El hombre del diluvio que acabó siendo una salamandra
Durante un tiempo se pensó que los restos de los dinosaurios correspondían a seres humanos de dimensiones colosales
Los dinosaurios habitaron nuestro planeta durante 160 millones de años y fue al final del Cretácico, hace unos 65 millones de años, cuando tuvo lugar su extinción masiva.
Desde tiempos inmemoriales la humanidad tropezó con restos fósiles de estos animales extintos a los que no supo identificar correctamente, en muchas ocasiones no se llegaron ni siquiera a formular hipótesis científicas sobre su origen y en otros casos fueron de lo más rocambolescas.
Hay que tener presente que, durante siglos, los restos encontrados debían cuadrar con el relato bíblico. Así, por ejemplo, cuando en una montaña se hallaban conchas marinas era bastante fácil encontrar una explicación plausible, el hallazgo podía enmarcarse dentro del Diluvio universal. Pero, claro, cuando se descubrían restos óseos se asumía que debía de tratarse de algún animal excepcionalmente grande que habitase todavía en la Tierra, porque según la religión católica ningún ser concebido por Dios podía extinguirse.
Los testículos de un gigante
A lo largo del siglo XVII se hizo especialmente famosa una teoría -la vitus formativa - que explicaba que el origen orgánico de los fósiles se debía a intentos o caprichos de las rocas por imitar la vida.

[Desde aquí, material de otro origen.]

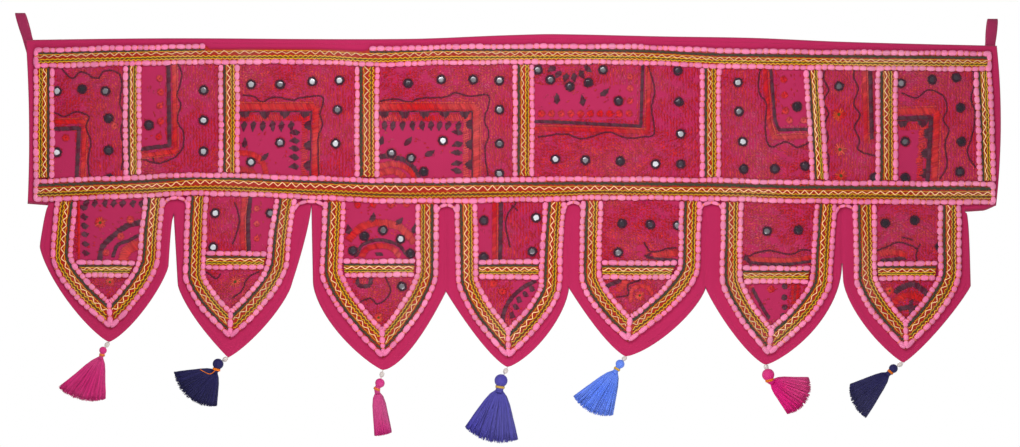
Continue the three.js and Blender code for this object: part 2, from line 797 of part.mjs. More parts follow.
// A loop's section across the tape: an eye with a level seat at its top, and the two ends
// together below it.
function tapeLoop({ x, z, lean }) {
  const { foot, broad, top, halfBroad, halfTop } = EYE;
  const t = TAPE.thick;
  const outline = new THREE.Shape();
  outline.moveTo(-t, -TAPE.tail);
  outline.lineTo(t, -TAPE.tail);
  outline.lineTo(t, foot - PINCH);
  outline.quadraticCurveTo(halfBroad + t, broad - BEND.outside, halfBroad + t, broad);
  outline.quadraticCurveTo(halfBroad + t, top + t, halfTop, top + t);
  outline.lineTo(-halfTop, top + t);
  outline.quadraticCurveTo(-halfBroad - t, top + t, -halfBroad - t, broad);
  outline.quadraticCurveTo(-halfBroad - t, broad - BEND.outside, -t, foot - PINCH);
  const eye = new THREE.Path();
  eye.moveTo(0, foot);
  eye.quadraticCurveTo(-halfBroad, broad - BEND.inside, -halfBroad, broad);
  eye.quadraticCurveTo(-halfBroad, top - BEND.shoulder, -halfTop, top);
  eye.lineTo(halfTop, top);
  eye.quadraticCurveTo(halfBroad, top - BEND.shoulder, halfBroad, broad);
  eye.quadraticCurveTo(halfBroad, broad - BEND.inside, 0, foot);
  outline.holes.push(eye);
  const geometry = new THREE.ExtrudeGeometry(outline, {
    depth: TAPE.wide,
    bevelEnabled: false,
    curveSegments: BEND_STEPS,
  });
  const behind = Math.max(hang(x, z), hang(x, z - TAPE.tail)) + BACKING_THICK + TAPE_CLEAR + t;
  const stand = new THREE.Matrix4().set(
    0, lean, 1, x - TAPE.wide / 2,
    1, 0, 0, behind,
    0, 1, 0, z,
    0, 0, 0, 1,
  );
  return geometryFrom(solidFrom(geometry.applyMatrix4(stand)));
}

const toran = new THREE.Group();

function addPiece(parent, name, geometry, colour, roughness = 0.9) {
  const flatShaded = geometry.index ? geometry.toNonIndexed() : geometry;
  flatShaded.computeVertexNormals();
  const material = new THREE.MeshStandardMaterial({ color: colour, roughness, metalness: 0 });
  const mesh = new THREE.Mesh(flatShaded, material);
  mesh.name = name;
  parent.add(mesh);
}

addPiece(toran, "backing_cloth", backingCloth(), COLOURS.backing);

const heading = new THREE.Group();
toran.add(heading);
addPiece(heading, "trim_top", longTrim(TOP_TRIM, topTrimLine, [-1]), COLOURS.trim);
addPiece(heading, "trim_bottom", longTrim(BOTTOM_TRIM, bottomTrimLine, [-1, 1]), COLOURS.trim);
UPRIGHTS.forEach((upright, i) => {
  const tucked = [-1, 1].filter((side) => UPRIGHTS[i + side]);
  addPiece(heading, upright.name, uprightTrim(upright, tucked), COLOURS.trim);
  if (i > 0) {
    const patch = headingPatch(UPRIGHTS[i - 1], upright);
    addPiece(heading, "patch_heading_" + i, patch, COLOURS.ground);
  }
});

PENNANTS.forEach((pennant, i) => {
  const row = PENNANT_TRIMS[i];
  const line = pennantTrimLine(row);
  const group = new THREE.Group();
  toran.add(group);
  const number = i + 1;
  const trim = trimAlong(line.map(acrossLine), row.wide, [1]);
  addPiece(group, "pennant_trim_" + number, trim, COLOURS.trim);
  addPiece(group, "pennant_bar_" + number, pennantBar(line, row.bar), COLOURS.trim);
  addPiece(group, "patch_upper_" + number, upperPatch(line, row.bar), COLOURS.pennantGround);
  addPiece(group, "patch_lower_" + number, lowerPatch(line, row.bar), COLOURS.ground);
  addPiece(group, "tassel_" + number, tassel(TASSELS[i], pennant), TASSELS[i].colour, 0.8);
});

for (const loop of LOOPS) addPiece(toran, loop.name, tapeLoop(loop), COLOURS.tape);

export default toran;
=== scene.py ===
"""A toran, the embroidered cloth that hangs over a doorway: one backing cloth with a straight
heading and seven pennants, patches worked in thread and mirrors, raised couched trims, a
tassel at each point and a tape loop at each top corner.

Lengths in the tables are millimetres, and add_piece turns them into metres. X runs along the
door head, Z is up and the worked face looks along -Y. "Out" is a distance off the backing's
face towards the front."""
import math

import bpy
import numpy as np
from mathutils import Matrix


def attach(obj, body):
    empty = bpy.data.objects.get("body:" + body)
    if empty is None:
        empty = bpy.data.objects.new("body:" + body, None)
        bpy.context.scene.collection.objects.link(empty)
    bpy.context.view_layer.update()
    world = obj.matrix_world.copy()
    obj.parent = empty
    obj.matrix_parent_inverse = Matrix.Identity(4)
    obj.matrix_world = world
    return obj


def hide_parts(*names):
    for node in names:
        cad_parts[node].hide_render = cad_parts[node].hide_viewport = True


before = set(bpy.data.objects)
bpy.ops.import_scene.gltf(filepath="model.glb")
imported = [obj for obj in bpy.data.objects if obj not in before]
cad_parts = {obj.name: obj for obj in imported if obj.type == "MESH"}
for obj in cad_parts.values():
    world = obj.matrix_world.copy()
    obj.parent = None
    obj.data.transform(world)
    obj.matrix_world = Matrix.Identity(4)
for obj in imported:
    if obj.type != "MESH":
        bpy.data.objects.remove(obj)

bl_info = {
    "name": "Toran door hanging",
    "version": (1, 0, 0),
    "blender": (4, 5, 0),
    "location": "View3D > Sidebar > Toran",
    "description": "Makes an embroidered door hanging with couched trims, mirrors and tassels",
    "category": "Add Mesh",
}

MM = 0.001


def rows_of(names, rows):
    """The rows of a table, each as a dictionary under the names of its columns."""
    return [dict(zip(names.split(), row)) for row in rows]


# Layers, counted out from the face of the backing cloth.
BACKING_THICK = 1.6
PATCH_BACK = 0.45
PATCH_FACE = 1.45
WORK_BASE = PATCH_FACE - 0.12
BAND_FACE = 2.3
CORD_OUT = 2.9
CORD_MIDDLE = 2.2  # from a trim's side to the middle of its edge cord
BAND_SIDE = 4.4  # from a trim's side to where its yarns begin
WORK_TOP = -31  # the height that places on the heading's patches are measured from
TUCK = 4.0  # how far a patch runs in under a trim
GAP = 0.4  # between two trims that meet

# How the hung cloth stands off a flat plane: depth, period along X, period down Z, shift.
WAVES = [(1.5, 620, 900, 0.4), (0.9, -340, 520, 1.9), (0.5, 290, -330, 4.0)]
CURL_FROM = -180
CURL_DROP = 160
CROSSED_DEEP = 0.16
SLANTED_DEEP = 0.22

# How finely lines and grids are divided, and how a yarn's rings are turned.
YARN_TURN = 0.3
WALK_PIECES = 12
LONG_STATIONS = 160
UPRIGHT_STATIONS = 30
BAR_STATIONS = 24
PATCH_ROWS = 38
PATCH_COLUMN_STEP = 3.6
NEAREST_BATCH = 1500
TINY = 1e-9

# The heading's outline, as rows of x and z.
TOP_EDGE = [
    (-500, -5), (-350, -3.5), (-110, -4), (0, 0), (45, 1),
    (160, -1.5), (250, -3.2), (340, -7), (500, -11),
]
HEADING_FOOT = [
    (-498.5, -174), (-477.4, -175.6), (-206, -177.3), (340, -178),
    (467, -182.3), (487, -181), (499, -175.7),
]
LEFT_END = (-500.5, -497, -498.5)  # x at the top, the middle and the foot
RIGHT_END = (500, 504, 499)

# Where neighbouring pennants part, from the left corner to the right one.
PARTINGS = [
    (-477.4, -175.6), (-348.1, -186.4), (-206, -177.3), (-67.5, -264.7),
    (59.2, -261), (200.1, -261), (340.4, -235.9), (467, -182.3),
]

# A pennant's edge falls from its parting to a knee and closes on its point. Each side is its
# knee's x and z, its fall, its swell and its blunt.
PENNANTS = rows_of("tip curl left right", [
    ((-414.6, -316.2), -3, (-486.2, -217.3, 0.7, 1.35, 0.8), (-353.3, -237.9, 0.55, 1.25, 0.76)),
    ((-292, -332.2), 2, (-344, -256.5, 1, 1.35, 0.96), (-226.1, -256.5, 1.3, 1.3, 0.83)),
    ((-132.4, -345.1), -2.5, (-204.5, -254.4, 1, 1.6, 0.84), (-67.5, -264.7, 1, 1, 0.62)),
    ((-4.1, -342), 1.5, (-67.5, -264.7, 1, 1, 0.76), (59.2, -261, 1, 1.5, 0.73)),
    ((117.9, -331.1), -2, (59.2, -261, 1, 1, 0.75), (200.1, -261, 1, 1.3, 0.71)),
    ((262.1, -339.9), 2.5, (200.1, -261, 1, 1.1, 0.75), (340.4, -235.9, 1, 1.9, 0.78)),
    ((403.2, -337.3), -1.5, (341.4, -252.4, 1, 1.5, 0.85), (472.8, -258.5, 0.3, 1.1, 0.84)),
])
SEAM_SINK = 1.2  # the backing draws back where two joined pennants meet
SEAM_HALF = 1.6
SEAM_TOP = -180
HEM_WIDE = 6.0
HEM_RISE = 0.35
HEM_FADE = 2
HEM_INSET = HEM_WIDE - 1
HEM_STITCH_STEP = 2.4
ROW_GAP = 0.35

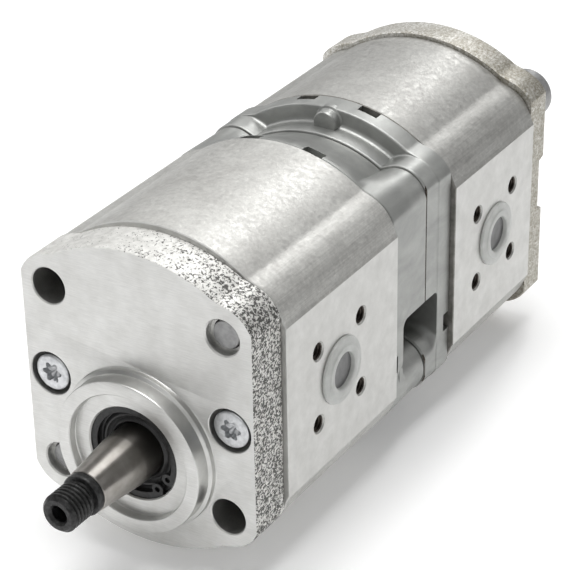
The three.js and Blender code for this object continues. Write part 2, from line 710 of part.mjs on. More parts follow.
// Internal retaining ring, open between its two lugs at the lower right.
const RING = { outer: 15.95, inner: 13.1, lugAt: 12.9, lugR: 2, hole: 0.9, gap: 1.1, gapFrom: 9.9 };
const RING_SLACK = 0.1; // free width beside the ring in its groove
const RING_GAP_TURN = (-40 * Math.PI) / 180;
const LUG_TURN = 0.2; // radians from the gap's middle to each lug

function retainingRing() {
  const front = RING_GROOVE.front + RING_SLACK;
  const back = RING_GROOVE.back - RING_SLACK;
  const through = [front - PAST, back + PAST];
  const hoop = cut(
    bar(RING.outer, front, back, 0, 0, CHAMBER_SIDES),
    bar(RING.inner, ...through, 0, 0, CHAMBER_SIDES),
  );
  const lugs = [];
  const holes = [];
  for (const turn of [RING_GAP_TURN - LUG_TURN, RING_GAP_TURN + LUG_TURN]) {
    const [x, z] = [RING.lugAt * Math.cos(turn), RING.lugAt * Math.sin(turn)];
    lugs.push(bar(RING.lugR, front, back, x, z));
    holes.push(bar(RING.hole, ...through, x, z, SMALL_SIDES));
  }
  const gap = block(RING.gapFrom, RING.outer + PAST, ...through, -RING.gap / 2, RING.gap / 2);
  const opening = gap.rotate([0, THREE.MathUtils.radToDeg(-RING_GAP_TURN), 0]);
  return cut(join(hoop, ...lugs), ...holes, opening);
}
add("seal_retaining_ring", retainingRing(), BLACK_STEEL);

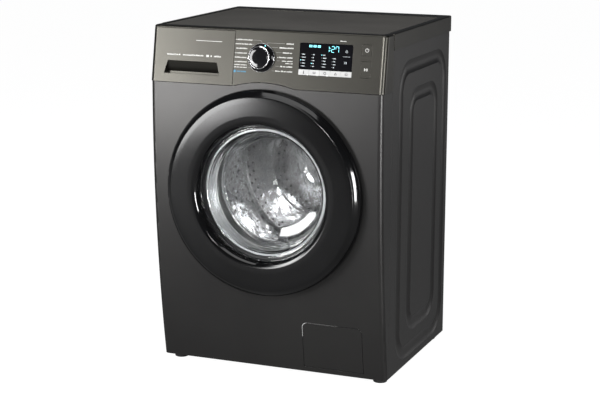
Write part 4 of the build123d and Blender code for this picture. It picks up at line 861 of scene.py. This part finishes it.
def makeKeyIcons():
    # a small dark sign on each silver key, pale ones on the two larger buttons
    signs = [
        [(0, 0.8, 1.7, 6.2, 0), (0, -2.2, 3.2, 2.4, 0)],
        [(-2.8, 0.4, 1.1, 4, 0), (2.8, 0.4, 1.1, 4, 0), (0, -1.7, 6.6, 1.2, 0), (0, 1.2, 3.6, 0.9, 0)],
        ringMarks(0, 0, 2.6, 1.2, count=10),
        [(-1.6, 0, 1.1, 5.8, -24), (1.6, 0, 1.1, 5.8, 24), (0, -2.3, 6.4, 1, 0)],
        [(-2.4, 0, 1.2, 4.4, 0), (0.6, 1.8, 5, 1, 0), (0.6, -1.8, 5, 1, 0), (2.6, 0, 1.1, 2.4, 0)],
    ]
    for number, sign in enumerate(signs):
        x, up, out = faceBox("option_button_%d" % (number + 1))
        icon = onFace(tiles("keySign%d" % (number + 1), sign), x * mm, up * mm, out)
        settle(icon, "option_key_%d" % (number + 1), finish("printedDark"))
    x, up, out = faceBox("power_button")
    marks = ringMarks(0, -0.5, 4.1, 1.1, 120, 300, 14) + [(0, 2.6, 1.1, 4.4, 0)]
    power = onFace(tiles("powerSign", marks), x * mm, up * mm, out)
    settle(power, "power_key", finish("printedWhite"))
    x, up, out = faceBox("start_button")
    marks = [(-3.6, 0, 1.1, 6.4, 0), (-2.1, 1.3, 4.2, 1.1, -42), (-2.1, -1.3, 4.2, 1.1, 42),
             (1.6, 0, 1.1, 6.4, 0), (3.8, 0, 1.1, 6.4, 0)]
    start = onFace(tiles("startSign", marks), x * mm, up * mm, out)
    settle(start, "start_key", finish("printedWhite"))


def stage():
    # pale floor, brighter to the camera than to the object
    floor = dict(size=60, colour=(0.16, 0.16, 0.16), seen=0.85, cast=0.12)
    bpy.ops.object.select_all(action="DESELECT")
    bpy.ops.mesh.primitive_plane_add(size=floor["size"], location=(0, 0, 0))
    plane = bpy.context.object
    plane.name = "floor"
    material = bpy.data.materials.new("paleFloor")
    material.use_nodes = True
    shader = material.node_tree.nodes["Principled BSDF"]
    shader.inputs["Base Color"].default_value = (*floor["colour"], 1)
    shader.inputs["Roughness"].default_value = 0.9
    shader.inputs["Emission Color"].default_value = (1, 1, 1, 1)
    path = material.node_tree.nodes.new("ShaderNodeLightPath")
    bright = material.node_tree.nodes.new("ShaderNodeMath")
    bright.operation = "MULTIPLY_ADD"
    bright.inputs[1].default_value = floor["seen"]
    bright.inputs[2].default_value = floor["cast"]
    link(material.node_tree, path.outputs["Is Camera Ray"], bright.inputs[0])
    link(material.node_tree, bright.outputs["Value"], shader.inputs["Emission Strength"])
    dress(plane, material)


def lamp(name, place, aim, size, height, power):
    bpy.ops.object.light_add(type="AREA", location=place)
    light = bpy.context.object
    light.name = name
    light.data.shape = "RECTANGLE"
    light.data.size = size
    light.data.size_y = height
    light.data.energy = power
    light.rotation_mode = "QUATERNION"
    light.visible_camera = False
    light.rotation_quaternion = (Vector(aim) - Vector(place)).to_track_quat("-Z", "Y")


def studio():
    # soft lamps: place, aim, width, height and power
    lamps = dict(
        keySoftbox=((-2.0, -2.7, 1.45), (-0.15, -0.2, 0.75), 0.9, 1.1, 46),
        lowerKey=((-1.48, -2.5, 0.6), (-0.2, -0.25, 0.62), 0.8, 0.78, 36),
        topSoftbox=((0.1, -0.9, 3.2), (0, 0, 0.4), 2.2, 1.6, 30),
        rightStrip=((2.6, -1.2, 0.45), (0.25, -0.2, 0.3), 0.25, 1.2, 60),
        sideFill=((2.6, 2.6, 0.5), (0.3, 0, 0.3), 1.6, 0.8, 8),
        drumLight=((0.55, -2.3, 1.35), (-0.02, 0, 0.45), 0.5, 0.35, 30),
    )
    world = bpy.data.worlds.new("studio")
    bpy.context.scene.world = world
    world.use_nodes = True
    background = world.node_tree.nodes["Background"]
    background.inputs["Color"].default_value = (0.9, 0.93, 1.0, 1)
    background.inputs["Strength"].default_value = 0.07
    for name, settings in lamps.items():
        lamp(name, *settings)
    bpy.context.scene.view_settings.view_transform = "Standard"


def camera():
    # angles in degrees
    view = dict(place=(1.5096, -3.7283, 1.2770), turn=22.13, drop=12.34, roll=0.184, lens=97.74)
    data = bpy.data.cameras.new("camera")
    data.lens = view["lens"]
    data.sensor_width = 36
    cam = bpy.data.objects.new("camera", data)
    bpy.context.scene.collection.objects.link(cam)
    cam.matrix_world = (Matrix.Translation(view["place"])
                        @ Matrix.Rotation(math.radians(view["turn"]), 4, "Z")
                        @ Matrix.Rotation(math.radians(90 - view["drop"]), 4, "X")
                        @ Matrix.Rotation(math.radians(view["roll"]), 4, "Z"))
    bpy.context.scene.camera = cam


makeDoorRing()
makeGlass()
makeGasket()
print("door")
makeDrum()
print("drum")
makeKnob()
makePrint()
makeDisplay()
makeKeyIcons()
print("control face")
makeSprings()
makeHoses()
makeScrews()
print("springs, hoses and screws")
stage()
studio()
camera()
print("floor, lights and camera")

En 1677 se descubrió un fémur en una cantera de piedra caliza en Oxfordshire (Inglaterra) que fue interpretado como un 'resto petrificado de elefante o de gigante humano'. El reverendo inglés Robert Plot (1640-1696) describió en su libro 'Historia Natural de Oxfodshire' el hallazgo y, pensó que se trataba de los restos óseos de un elefante traído por los romanos durante su invasión en las islas británicas. Más adelante reformuló su teoría y creyó ver en aquel hueso los restos de alguno de los patriarcas de la Biblia.
El médico y naturalista suizo Johann Jakob Scheuchzer (1672-1733) describió en 1726 un ejemplar fósil procedente de la localidad bávara de Öhningen que identificó como Homo diluvii testis , es decir, el 'hombre testigo del Diluvio'. El galeno pensaba que se trataba de un hombre que había muerto ahogado durante el Diluvio universal.
El naturalista Richard Brookes (1721-1763) retomó en 1763 el hallazgo de Oxfordshire y defendió que aquello realmente eran unos genitales humanos petrificados , por lo que decidió bautizar al resto fósil con el nombre de Scrotum humanum . Con los ojos de la ciencia actual aquel fragmento distal del fémur perteneció a un enorme dinosaurio terópodo, probablemente a un Megalosaurus.
No hay que buscar vivos entre los muertos
En 1770 el anatomista francés Georges Cuvier (1769-1832) defendió, por fin, la teoría de que algunas especies habían desaparecido para siempre de la faz de la Tierra. En una cantera situada en Maastrich (Holanda) encontró unas mandíbulas fósiles de un enorme animal, al que Cuvier identificó como un lagarto marino extinto al que denominó Mosasaurus. De esta forma, Cuvier rompió con el orden establecido.
En 1811 analizó el Homo diluvii testis y llegó a la conclusión de que se trataban de los restos de una salamandra y no de un ser humano. En la actualidad se encuentra en el Museo Teylers de Haarlem (Países Bajos) y ha sido rebautizado como Andrias scheuchzeri en homenaje al error histórico.
En la década de 1820 un obstetra y naturalista, Gideon Mantell (1790-1852), encontró unos dientes de gran tamaño que, según él, debieron corresponder a un gigantesco lagarto herbívoro, al que bautizó como Iguanodon.
El nacimiento de la palabra 'dinosaurio' tardaría todavía un poco en llegar. Fue acuñada en 1841 por el paleontólogo británico Richard Owen (1804-1892), para ello utilizó dos vocablos griegos: deinos (terrible) y sauros (lagarto). Y es que, como decía el científico, aquellos extraordinarios animales no fueron más que 'terribles lagartijas'.
Pedro Gargantilla es médico internista del Hospital de El Escorial (Madrid) y autor de varios libros de divulgación.